David Lynch é outro mestre em nos assustar com personagens grotescos e com personalidades impossíveis de se entender. Willem Dafoe provavelmente nunca esteve tão feio quanto em Coração Selvagem, na pele de Bobby Peru. Num roadie movie repleto de esquisitices, rock, sexo e referências a O Mágico de Oz (1939), Bobby aparece na vida dos protagonistas Saylor (Nicolas Cage) e Lula (Laura Dern) e engana a todos que pensavam se tratar apenas de um simples vilão. Em uma das cenas mais sem pé nem cabeça vistas no cinema o cara surpreendentemente consegue (eu acho) – mesmo com toda sua feiura – seduzir a mocinha para em seguida dispensá-la de forma bizarra como se ele fosse um príncipe e merecesse coisa melhor. E seu sorriso literalmente podre nunca sai de sua face. Aliás, na sua última aparição no longa, sua saída de cena acontece de forma épica.

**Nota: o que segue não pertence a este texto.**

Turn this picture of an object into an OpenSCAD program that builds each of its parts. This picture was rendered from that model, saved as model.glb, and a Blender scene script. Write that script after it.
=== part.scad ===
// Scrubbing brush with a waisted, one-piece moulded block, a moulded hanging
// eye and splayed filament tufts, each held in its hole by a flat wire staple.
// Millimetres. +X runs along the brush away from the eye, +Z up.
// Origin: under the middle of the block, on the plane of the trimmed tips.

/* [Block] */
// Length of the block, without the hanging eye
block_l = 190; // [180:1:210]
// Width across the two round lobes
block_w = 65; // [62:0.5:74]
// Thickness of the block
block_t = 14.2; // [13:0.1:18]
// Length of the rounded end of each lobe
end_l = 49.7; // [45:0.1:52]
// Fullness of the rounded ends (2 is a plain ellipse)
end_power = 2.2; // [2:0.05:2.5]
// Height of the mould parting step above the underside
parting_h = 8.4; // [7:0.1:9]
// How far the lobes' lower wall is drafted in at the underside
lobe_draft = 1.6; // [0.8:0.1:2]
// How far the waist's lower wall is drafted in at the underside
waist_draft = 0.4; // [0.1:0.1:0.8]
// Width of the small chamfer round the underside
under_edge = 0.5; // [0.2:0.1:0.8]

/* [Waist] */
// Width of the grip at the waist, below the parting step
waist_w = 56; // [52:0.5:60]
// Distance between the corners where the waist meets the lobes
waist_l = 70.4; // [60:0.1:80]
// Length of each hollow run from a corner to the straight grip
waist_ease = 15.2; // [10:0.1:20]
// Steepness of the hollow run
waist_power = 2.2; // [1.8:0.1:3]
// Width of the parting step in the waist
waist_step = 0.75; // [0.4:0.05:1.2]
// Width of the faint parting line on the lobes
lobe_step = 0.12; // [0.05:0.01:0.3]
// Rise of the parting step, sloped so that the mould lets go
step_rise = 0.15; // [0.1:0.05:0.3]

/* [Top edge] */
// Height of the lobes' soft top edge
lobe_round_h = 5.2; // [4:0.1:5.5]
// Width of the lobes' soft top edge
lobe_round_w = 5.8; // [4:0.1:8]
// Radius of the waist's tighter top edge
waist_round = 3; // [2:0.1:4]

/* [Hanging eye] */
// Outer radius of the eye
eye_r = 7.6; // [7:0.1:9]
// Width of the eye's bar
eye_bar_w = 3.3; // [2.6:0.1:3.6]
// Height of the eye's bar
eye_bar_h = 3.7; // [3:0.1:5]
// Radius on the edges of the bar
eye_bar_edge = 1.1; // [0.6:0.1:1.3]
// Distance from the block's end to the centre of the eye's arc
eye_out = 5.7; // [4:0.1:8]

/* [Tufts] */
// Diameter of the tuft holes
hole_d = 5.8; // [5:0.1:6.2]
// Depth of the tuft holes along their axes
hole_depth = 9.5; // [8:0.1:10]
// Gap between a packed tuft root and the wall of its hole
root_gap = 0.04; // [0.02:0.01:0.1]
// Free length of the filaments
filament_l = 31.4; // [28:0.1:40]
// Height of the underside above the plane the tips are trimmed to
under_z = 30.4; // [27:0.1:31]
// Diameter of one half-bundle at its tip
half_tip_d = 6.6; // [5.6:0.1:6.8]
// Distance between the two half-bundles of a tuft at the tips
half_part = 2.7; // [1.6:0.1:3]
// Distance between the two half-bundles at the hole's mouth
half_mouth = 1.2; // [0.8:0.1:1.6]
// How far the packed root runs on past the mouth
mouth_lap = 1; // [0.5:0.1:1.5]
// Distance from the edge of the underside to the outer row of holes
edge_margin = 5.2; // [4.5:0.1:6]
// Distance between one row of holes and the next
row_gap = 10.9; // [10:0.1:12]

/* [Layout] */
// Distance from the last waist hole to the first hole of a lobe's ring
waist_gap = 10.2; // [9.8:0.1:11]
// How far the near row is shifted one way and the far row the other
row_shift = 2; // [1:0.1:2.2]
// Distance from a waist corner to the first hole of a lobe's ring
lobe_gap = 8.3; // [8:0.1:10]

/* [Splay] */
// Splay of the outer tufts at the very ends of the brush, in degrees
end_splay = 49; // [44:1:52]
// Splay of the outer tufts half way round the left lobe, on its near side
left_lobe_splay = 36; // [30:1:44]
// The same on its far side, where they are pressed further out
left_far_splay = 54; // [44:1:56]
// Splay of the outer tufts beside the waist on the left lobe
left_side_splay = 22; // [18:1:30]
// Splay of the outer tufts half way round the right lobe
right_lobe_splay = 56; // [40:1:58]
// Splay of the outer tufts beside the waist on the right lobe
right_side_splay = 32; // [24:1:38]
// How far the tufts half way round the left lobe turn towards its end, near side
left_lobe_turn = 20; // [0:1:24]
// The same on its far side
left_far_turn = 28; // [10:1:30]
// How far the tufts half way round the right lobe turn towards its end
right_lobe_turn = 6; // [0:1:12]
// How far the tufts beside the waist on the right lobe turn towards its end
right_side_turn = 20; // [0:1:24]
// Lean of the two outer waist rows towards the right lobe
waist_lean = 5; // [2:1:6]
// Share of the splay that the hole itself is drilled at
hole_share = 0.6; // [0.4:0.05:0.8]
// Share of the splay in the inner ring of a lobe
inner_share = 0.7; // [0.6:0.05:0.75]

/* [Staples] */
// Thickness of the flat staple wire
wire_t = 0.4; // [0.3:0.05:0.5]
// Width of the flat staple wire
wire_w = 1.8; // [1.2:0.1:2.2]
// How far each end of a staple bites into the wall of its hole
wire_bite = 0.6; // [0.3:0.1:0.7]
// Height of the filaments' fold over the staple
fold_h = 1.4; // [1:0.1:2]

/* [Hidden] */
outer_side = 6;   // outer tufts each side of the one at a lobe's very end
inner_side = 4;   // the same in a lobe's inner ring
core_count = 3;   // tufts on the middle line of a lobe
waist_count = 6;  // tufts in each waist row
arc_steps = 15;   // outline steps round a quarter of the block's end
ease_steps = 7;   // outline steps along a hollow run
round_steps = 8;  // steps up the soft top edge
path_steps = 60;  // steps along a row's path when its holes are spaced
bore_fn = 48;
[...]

Um clássico!

Maluco além dos clichês…

Tyler Durden, de “Clube da Luta” (1999)

Cinemascope - Clube da Luta

Tyler saiu da mente insana do escritor Chuck Palahniuk para ganhar vida nas telonas através da interpretação extraordinária de Brad Pitt, na versão do diretor David Fincher para uma história extremamente intrigante e perturbadora. E o principal adendo do filme com relação ao livro é o “teatro da destruição” ao qual o personagem de Edward Norton se refere no início da trama. Graças a uma personalidade única e excêntrica, Tyler também se tornou um ícone. Seus discursos sobre consumismo, modernidade e comportamento humano presentes em Clube da Luta são copiados e compartilhados em redes sociais e comunidades. A cara de bom moço aqui também não engana, pois até a personagem desmiolada Marla (Helena Bonham Carter) acaba o chamando de maluco. E se você ainda duvidar da insanidade do cara, basta conferir a cena em que ele, mesmo com o rosto completamente desfigurado depois de levar uma surra, ainda consegue sorrir ironicamente e botar medo em seu algoz. Surreal esse sujeito!